Конечно, было бы некорректным не только противопоставление модернизма романтизму, но и непонимание их типологического сходства как двух исторических модификаций персоналистического сознания. Но с другой стороны, при всей теоретической условности этого противопоставления нельзя не признавать модернистского языкоцентризма, в сравнении с которым романтическое молчание воспринимается исторически исходным периодом эволюции персоналистического сознания.
ПРИМЕЧАНИЯ
1. Аверинцев С.С. Древнегреческая поэтика и мировая литература //Поэтика древнегреческой литературы М.: Наука, 1981
2. Бердяев Н.А. Самопознание: Опыт философской автобиографии. М.: Книга, 1991.
3. Гаспаров М.Л. Три типа русской романтической элегии: Индивидуальный стиль в жанровом стиле //Контекст-1988. М.: Наука, 1989.
4. Гегель Г.В.Ф. Лекции по эстетике: В 4 т. Т.2. М.: Искусство, 1969.
5. Гумилев Л.Н. Этногенез и биосфера Земли. М.: Гидрометеоиздат, 1990.
6. Делез Жиль. Логика смысла. М.:Academia, 1995.
7. Новалис. Фрагменты //Литературные манифесты западноевропейских романтиков. М.: Изд-во Москов. Ун-та, 1980.
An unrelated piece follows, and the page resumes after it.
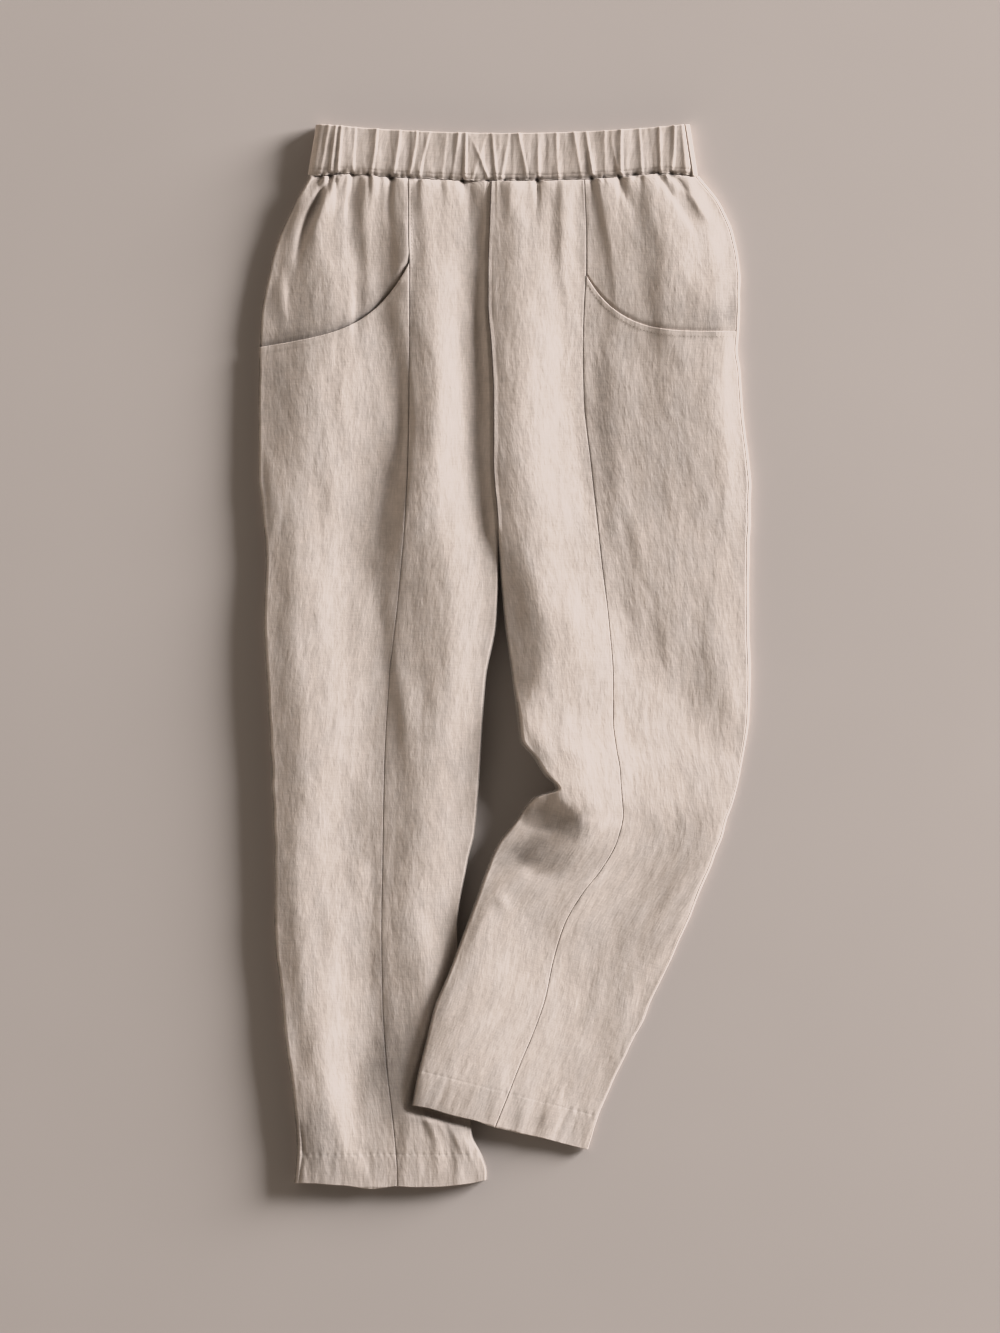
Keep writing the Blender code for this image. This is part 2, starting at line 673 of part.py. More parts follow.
def linen(name):
    """The natural linen of one piece."""
    shade = SHADES[name]
    material = bpy.data.materials.new(name)
    material.use_nodes = True
    shader = material.node_tree.nodes["Principled BSDF"]
    shader.inputs["Base Color"].default_value = (*(channel * shade for channel in LINEN), 1.0)
    shader.inputs["Roughness"].default_value = 0.9
    shader.inputs["Metallic"].default_value = 0.0
    return material


def clear_scene():
    """Remove what a new file starts with."""
    for obj in list(bpy.data.objects):
        bpy.data.objects.remove(obj, do_unlink=True)


def make_trousers():
    """Make every piece in the garment's own collection."""
    parts = bpy.data.collections.new("linen_trousers")
    bpy.context.scene.collection.children.link(parts)
    for half in (RIGHT, LEFT):
        sheet(parts, f"front_{half.name}", front_points(half), CLOTH, hem=True)
        sheet(parts, f"side_{half.name}", side_points(half), CLOTH, hem=True)
        sheet(parts, f"hip_{half.name}", hip_points(half), CLOTH)
        sheet(parts, f"back_{half.name}", back_points(half), CLOTH, hem=True)
    sheet(parts, "waistband_front", waistband_points(upper=True), CASING)
    sheet(parts, "waistband_back", waistband_points(upper=False), CASING)


clear_scene()
make_trousers()
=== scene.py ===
"""Linen trousers with an elasticated waist, laid flat: cloth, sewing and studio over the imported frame.

The wearer's left is +X, the waist points to +Y and the front faces +Z. Sizes are in millimetres and
degrees until a mesh is made. A place on the garment is given as "across", towards the wearer's left
of the middle, and "down", below the top of the waist.
"""

import logging
import math
from collections.abc import Callable, Sequence
from dataclasses import dataclass, field
from enum import Enum
from functools import reduce

import bpy
import numpy as np
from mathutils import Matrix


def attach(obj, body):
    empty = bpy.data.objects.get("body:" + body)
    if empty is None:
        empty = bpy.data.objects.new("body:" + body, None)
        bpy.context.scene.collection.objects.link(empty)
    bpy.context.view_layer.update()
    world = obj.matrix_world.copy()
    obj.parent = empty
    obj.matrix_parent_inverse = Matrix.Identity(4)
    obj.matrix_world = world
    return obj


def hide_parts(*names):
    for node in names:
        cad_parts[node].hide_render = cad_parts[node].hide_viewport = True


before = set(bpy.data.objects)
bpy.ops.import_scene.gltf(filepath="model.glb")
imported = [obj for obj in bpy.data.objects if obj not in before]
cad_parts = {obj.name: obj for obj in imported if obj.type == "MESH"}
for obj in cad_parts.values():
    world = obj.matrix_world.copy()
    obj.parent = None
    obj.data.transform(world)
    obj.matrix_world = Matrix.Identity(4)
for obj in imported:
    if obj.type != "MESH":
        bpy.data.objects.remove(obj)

log = logging.getLogger("trousers")
Array = np.ndarray

MM = 0.001
LENGTH = 957.0              # top of the waist to the lowest hem
TOP_EDGE = LENGTH / 2.0

# Walls, layers and seams
CLOTH = 1.1                 # wall of a single panel
HEM_CLOTH = 1.6             # wall where the hem is turned up
CASING = 2.0                # wall of the waistband, cloth over elastic
LOW = 0.6                   # middle of the lower wall
SEAM_GAP = 0.3              # between two pieces that are sewn edge to edge
WAIST_GAP = 0.4             # between the panels and the waistband
THINNEST = 1.8              # least distance between the middles of the two layers
ROLL_RATIO = 0.5            # width of a rolled inner edge over its half height
ROLL_SHARE = 0.3            # most of a section's half that its rolled edge may take
SEAM_ANGLE = 3.0            # from the side seam to the edges of its panels, in degrees round the roll
EDGE_ANGLE = 8.0            # degrees round a rolled edge that count as a millimetre from its seam
EDGE_RUN = 0.8              # width of a wall's rounded edge
EDGE_SHARE = 0.5            # and the share of the wall that is left at its rim
FAR = 9.0                   # any distance from an edge at which a wall is whole
LEAST_RUN = 4.0             # least distance between two contours

# Tone, and painted shade on upright cloth
SEAM_DARK = 0.26            # how much darker the cloth is right beside a seam
SEAM_FADES = 380.0          # where down the legs that line starts to fade
SEAM_FADE_RUN = 60.0        # and over what length it does
STEEP_PAINTED_SHADE = 0.68           # painted shade: how much darker the cloth is painted where it stands upright, in folds and on edges
STEEP_FROM = 0.97           # the upward part of its normal at which that starts
STEEP_RANGE = 0.45          # how far below that it is full
STEEP_AWAY = 0.25           # the share of that painted shade on cloth that leans to the wearer's right, away from the lamp
HEM_LINE = 0.09             # how much darker the hem's stitched line is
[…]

8. Поульсен Б. Башня из слоновой кости //Называть вещи своими именами: Программные выступления мастеров западноевропейской литературы ХХ века. М.:Прогресс, 1986.
9. Шарден Т. де. Феномен человека. М.: Наука, 1987.
10. Шлегель А.Б. Из «Берлинского курса» //Литературные манифесты западноевропейских романтиков. М.: Изд-во Москов. ун-та. 1980.
11. Шлегель Ф. Идеи// Литературные манифесты западноевропейских романтиков. М.: Изд-во Москов. ун-та, 1980.
12. Шлегель Ф. Речь о мифологии //Литературные манифесты западноевро-пейских романтиков. М.: Изд-во Москов. ун-та, 1980.